* START RECORDS PROVIDED *
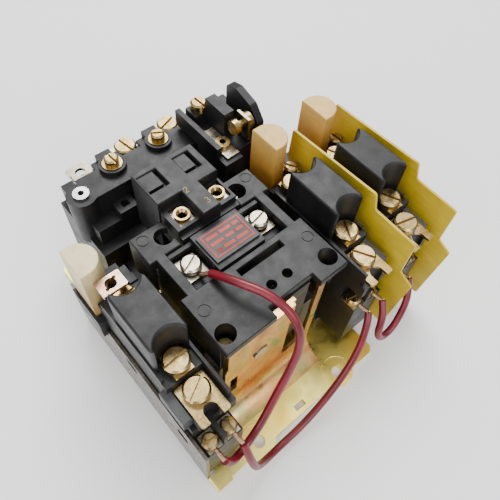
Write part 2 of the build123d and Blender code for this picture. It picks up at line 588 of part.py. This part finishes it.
def corner_radii(route):
    """The largest arc that each corner's two runs allow."""
    points = [Vector(*point) for point in route]
    radii = []
    for before, corner, after in zip(points, points[1:], points[2:]):
        arriving, leaving = corner - before, after - corner
        half_turn = arriving.get_angle(leaving) / 2
        shorter = min(arriving.length, leaving.length)
        radii.append(0.45 * shorter / tan(radians(half_turn)))
    return radii


wire_names = ("coil_lead", "cross_lead", "jumper_lead")
for name, route in zip(wire_names, (COIL_LEAD, CROSS_LEAD, JUMPER)):
    radii = corner_radii(route)
    print(name, "corner radii", [round(radius, 1) for radius in radii])
    with BuildPart() as wire:
        with BuildLine():
            path = FilletPolyline(*route, radius=radii)
        with BuildSketch(Plane(origin=path @ 0, z_dir=path % 0)):
            Circle(WIRE_R)
        sweep()
    print(name, "length", round(path.length, 1), "volume ratio", wire.part.volume / (path.length * pi * WIRE_R**2))
    save(wire, name)

with BuildPart() as wire_ends:
    for route, into in ((COIL_LEAD, (-14.6, 46.7, 65.6)), (COIL_LEAD[::-1], (-42.6, 3.4, 35.9)),
                        (CROSS_LEAD, (-34.4, 3.4, 35.9)), (CROSS_LEAD[::-1], (34.7, 9.2, 38.4)),
                        (JUMPER, (42.9, 9.2, 38.4)), (JUMPER[::-1], (59.3, 9.2, 38.4))):
        start, end = Vector(*route[0]), Vector(*into)
        away = end - start
        with BuildSketch(Plane(origin=start, z_dir=away)):
            Circle(0.9)
        extrude(amount=away.length)
save(wire_ends, "wire_ends")
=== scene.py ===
"""The open motor starter's looks: camera, light, hook-up wires, materials and fine pieces, in metres."""
import json
import math

import bpy
import bmesh
from mathutils import Matrix, Vector


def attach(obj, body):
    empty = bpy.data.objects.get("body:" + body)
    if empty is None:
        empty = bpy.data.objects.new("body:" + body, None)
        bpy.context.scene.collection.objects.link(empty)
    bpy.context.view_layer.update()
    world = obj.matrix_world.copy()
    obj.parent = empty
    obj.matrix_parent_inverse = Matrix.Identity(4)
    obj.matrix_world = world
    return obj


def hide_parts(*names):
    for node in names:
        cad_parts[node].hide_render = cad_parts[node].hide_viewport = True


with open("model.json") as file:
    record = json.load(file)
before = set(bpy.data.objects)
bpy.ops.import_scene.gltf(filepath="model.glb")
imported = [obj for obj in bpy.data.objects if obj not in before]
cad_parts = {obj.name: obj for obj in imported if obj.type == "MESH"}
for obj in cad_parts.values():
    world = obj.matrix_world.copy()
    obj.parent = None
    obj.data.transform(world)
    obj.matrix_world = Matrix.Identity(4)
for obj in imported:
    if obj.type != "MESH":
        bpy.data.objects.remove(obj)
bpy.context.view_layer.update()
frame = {"nodes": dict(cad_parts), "record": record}

MM = 0.001
CAMERA_AT = (-0.065, -0.026, 0.2184)
CAMERA_RIGHT = (0.75842, -0.64969, 0.05195)
CAMERA_DOWN = (-0.52583, -0.65702, -0.54021)
CAMERA_FORWARD = (0.38510, 0.38238, -0.83993)
FOCAL_SHARE = 1.02199    # focal length over the frame's width
SENSOR = 36.0
WIRE_D = 0.003
FLOOR_HALF = 3.0
FLOOR_Z = -0.0002         # just below the plate's back face
ROOT = "starter"


# ---------------------------------------------------------------- camera, floor and light
def make_camera():
    data = bpy.data.cameras.new("camera")
    data.sensor_width = SENSOR
    data.lens = SENSOR * FOCAL_SHARE
    data.clip_start = 0.005
    camera = bpy.data.objects.new("camera", data)
    right, down, forward = (Vector(v) for v in (CAMERA_RIGHT, CAMERA_DOWN, CAMERA_FORWARD))
    turn = Matrix((right, -down, -forward)).transposed()
    camera.matrix_world = Matrix.Translation(CAMERA_AT) @ turn.to_4x4()
    bpy.context.scene.collection.objects.link(camera)
    bpy.context.scene.camera = camera


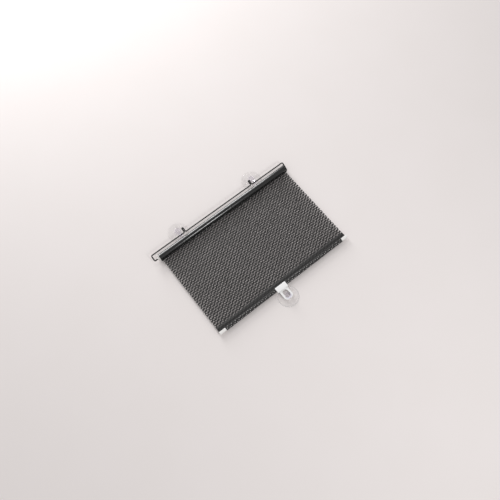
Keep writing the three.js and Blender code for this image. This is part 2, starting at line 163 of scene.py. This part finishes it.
def round_wire(route, radius, sides):
    """Round wire along a route of points, with its ends closed."""
    points, faces = [], []
    spots = [Vector(p) for p in route]
    side = None
    for k, spot in enumerate(spots):
        along = (spots[min(k + 1, len(spots) - 1)] - spots[max(k - 1, 0)]).normalized()
        if side is None:
            side = along.orthogonal().normalized()
        side = (side - along * side.dot(along)).normalized()
        other = along.cross(side)
        for i in range(sides):
            a = 2 * math.pi * i / sides
            points.append(tuple(spot + side * (radius * math.cos(a)) + other * (radius * math.sin(a))))
    for k in range(len(spots) - 1):
        for i in range(sides):
            j = (i + 1) % sides
            faces.append((k * sides + i, k * sides + j, (k + 1) * sides + j, (k + 1) * sides + i))
    last = len(spots) * sides
    faces += [tuple(range(sides))[::-1], tuple(range(last - sides, last))]
    return points, faces


def bent(corners, steps):
    """A flat route through (x, y, bend radius) corners, each bent through its radius."""
    route = []
    for i, (x, y, radius) in enumerate(corners):
        here = Vector((x, y))
        if not radius:
            route.append(here)
            continue
        into = (here - Vector(corners[i - 1][:2])).normalized()
        out = (Vector(corners[i + 1][:2]) - here).normalized()
        turn = 1 if into.x * out.y - into.y * out.x > 0 else -1
        half = math.acos(max(-1, min(1, into.dot(out)))) / 2
        start = here - into * radius * math.tan(half)
        centre = start + Vector((-into.y, into.x)) * turn * radius
        a0 = math.atan2(start.y - centre.y, start.x - centre.x)
        for k in range(steps + 1):
            a = a0 + turn * 2 * half * k / steps
            route.append(centre + Vector((math.cos(a), math.sin(a))) * radius)
    return [p for i, p in enumerate(route) if i == 0 or (p - route[i - 1]).length > 1e-3]


def soften(piece, width, segments=3):
    """The small round that a mould or an extrusion leaves on every edge."""
    edge = piece.modifiers.new("edge", "BEVEL")
    edge.width = width * MM
    edge.segments = segments
    edge.limit_method = "ANGLE"
    edge.angle_limit = math.radians(40)
    edge.harden_normals = False


def fuse(piece, *others):
    """Others become one solid with the piece, as one moulding."""
    for other in others:
        join = piece.modifiers.new("join", "BOOLEAN")
        join.operation = "UNION"
        join.solver = "EXACT"
        join.object = other
    bpy.context.view_layer.update()
    seen = piece.evaluated_get(bpy.context.evaluated_depsgraph_get())
    whole = bpy.data.meshes.new_from_object(seen)
    piece.modifiers.clear()
    piece.data = whole
    whole.polygons.foreach_set("use_smooth", [True] * len(whole.polygons))
    whole.set_sharp_from_angle(angle=math.radians(35))
    for other in others:
        bpy.data.objects.remove(other)
    return piece


# Materials, each for what the real one is.


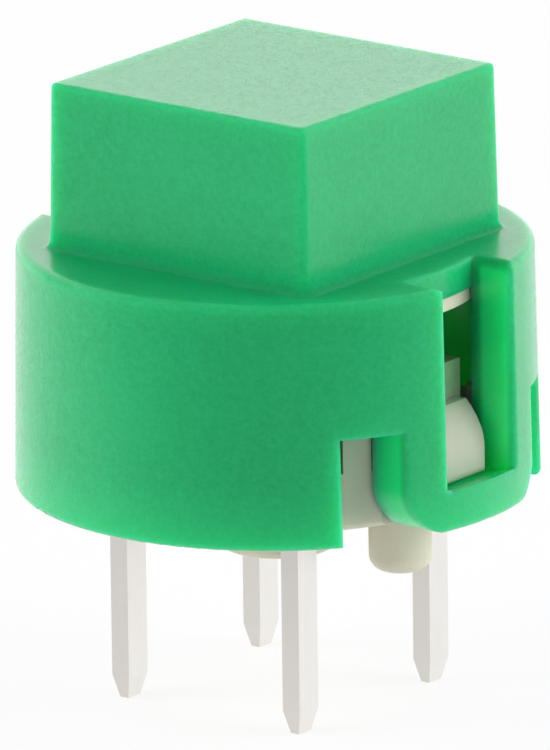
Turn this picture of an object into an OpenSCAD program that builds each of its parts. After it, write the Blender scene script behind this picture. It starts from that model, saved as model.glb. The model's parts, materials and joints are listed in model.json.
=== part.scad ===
// Tactile push button switch with a round skirted key, for mounting on a circuit board.
// Z = 0 is the board's surface, the feet stand on it and the pins reach through it.

/* [Key cap] */
// Outside diameter of the round skirt
cap_d = 12.4; // [12:0.1:14]
// Height of the skirt's lower edge above the board
skirt_z = 1.6; // [1.4:0.05:2]
// Height of the skirt from its lower edge to its rim
skirt_h = 5.9; // [5.5:0.1:7]
// Thickness of the skirt's wall
skirt_wall = 0.95; // [0.7:0.05:1.05]
// Lean of the skirt's outside, inwards on the way up, in degrees
skirt_draft = 1; // [0:0.25:1.5]
// Thickness of the plate that closes the skirt
plate_t = 0.7; // [0.5:0.05:1]
// Side of the square key, measured at its top
key_w = 7.46; // [6.8:0.02:8]
// Height of the square key above the rim
key_h = 4; // [2.5:0.1:6]
// Side walls and roof of the hollow key
key_wall = 1; // [0.7:0.05:1.2]
// Draft of the key's sides in degrees
key_draft = 1.3; // [0.5:0.1:2]
// Rounding of the key's upright edges
key_edge_r = 0.12; // [0.1:0.01:0.3]
// Hollow rounding where the key's sides meet the shoulder
key_foot_r = 0.2; // [0.1:0.01:0.25]
// Rounding of the skirt's rim
rim_r = 0.2; // [0.1:0.05:0.3]
// Rounding of the rim's corners beside a window
rim_corner_r = 0.3; // [0.2:0.01:0.4]
// Rounding of the skirt's lower edge
lower_edge_r = 0.15; // [0.12:0.01:0.2]

/* [Latch windows] */
// Width of each tongue that carries a window
tongue_w = 4.84; // [4.4:0.02:5.2]
// Width of the notch on each side of a tongue
notch_w = 1.28; // [1:0.02:1.5]
// Height of the notches above the skirt's lower edge
notch_h = 2.62; // [2:0.02:3]
// Distance from the axis to a tongue's flat inner face
tongue_x = 4.8; // [4.75:0.01:4.9]
// Rounding of a tongue's lower corners
tongue_corner_r = 1.2; // [0.8:0.05:1.4]
// Width of the window
window_w = 2.5; // [2.3:0.02:2.8]
// Rounding of the upright outer edges of windows and notches
opening_edge_r = 0.15; // [0.1:0.01:0.2]
// Height of the bar that closes the window below
bar_h = 1; // [0.8:0.02:1.2]
// Fall of the bar's top, from the skirt's outside in to the hook
bar_fall = 0.2; // [0.1:0.01:0.25]
// Radius at which the window cuts off the edge of the plate
window_lip_r = 5; // [4.98:0.01:5.1]

/* [Plunger] */
// Radius of the plunger's disc
disc_r = 4.9; // [4.6:0.05:4.95]
// Thickness of the plunger's disc
disc_t = 0.36; // [0.3:0.02:0.5]
// Height of the square boss that fills the key
boss_h = 2.2; // [1.5:0.1:2.4]
// Wall of the boss
boss_wall = 0.7; // [0.5:0.05:0.9]
// Radius of the stem that presses the dome
stem_r = 0.8; // [0.6:0.05:1]
// Travel of the key until the disc meets the stop
travel = 1.2; // [0.9:0.05:1.3]
// Clearance left at the end of the travel
stop_gap = 0.04; // [0.02:0.01:0.1]
// Clearance between pieces that are assembled by hand
fit_gap = 0.05; // [0.03:0.01:0.08]
// Clearance between pieces that slide on each other
slide_gap = 0.15; // [0.1:0.01:0.2]

/* [Base] */
// Radius of the base's floor
base_r = 5.1; // [4.9:0.02:5.15]
// Height of the floor's underside above the board
base_z = 1.7; // [1.65:0.05:2]
// Thickness of the floor
floor_t = 1.4; // [1.2:0.05:1.6]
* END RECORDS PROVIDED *
> [WHAT IS EXPECTED] Reproduce verbatim the range of lines that opens the records and closes with the line containing "save(wire, name)". Omit everything after it.

> [ANSWER FOR THE TASK]
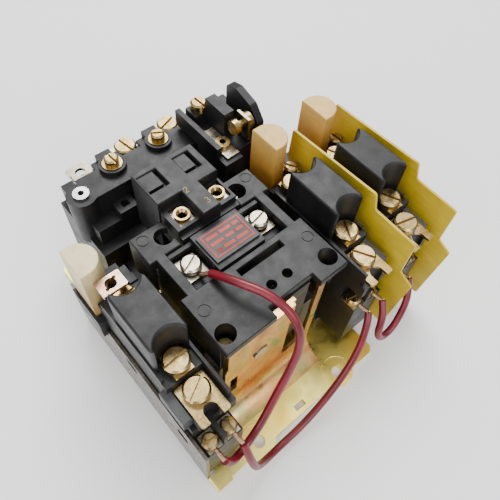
Write part 2 of the build123d and Blender code for this picture. It picks up at line 588 of part.py. This part finishes it.
def corner_radii(route):
    """The largest arc that each corner's two runs allow."""
    points = [Vector(*point) for point in route]
    radii = []
    for before, corner, after in zip(points, points[1:], points[2:]):
        arriving, leaving = corner - before, after - corner
        half_turn = arriving.get_angle(leaving) / 2
        shorter = min(arriving.length, leaving.length)
        radii.append(0.45 * shorter / tan(radians(half_turn)))
    return radii


wire_names = ("coil_lead", "cross_lead", "jumper_lead")
for name, route in zip(wire_names, (COIL_LEAD, CROSS_LEAD, JUMPER)):
    radii = corner_radii(route)
    print(name, "corner radii", [round(radius, 1) for radius in radii])
    with BuildPart() as wire:
        with BuildLine():
            path = FilletPolyline(*route, radius=radii)
        with BuildSketch(Plane(origin=path @ 0, z_dir=path % 0)):
            Circle(WIRE_R)
        sweep()
    print(name, "length", round(path.length, 1), "volume ratio", wire.part.volume / (path.length * pi * WIRE_R**2))
    save(wire, name)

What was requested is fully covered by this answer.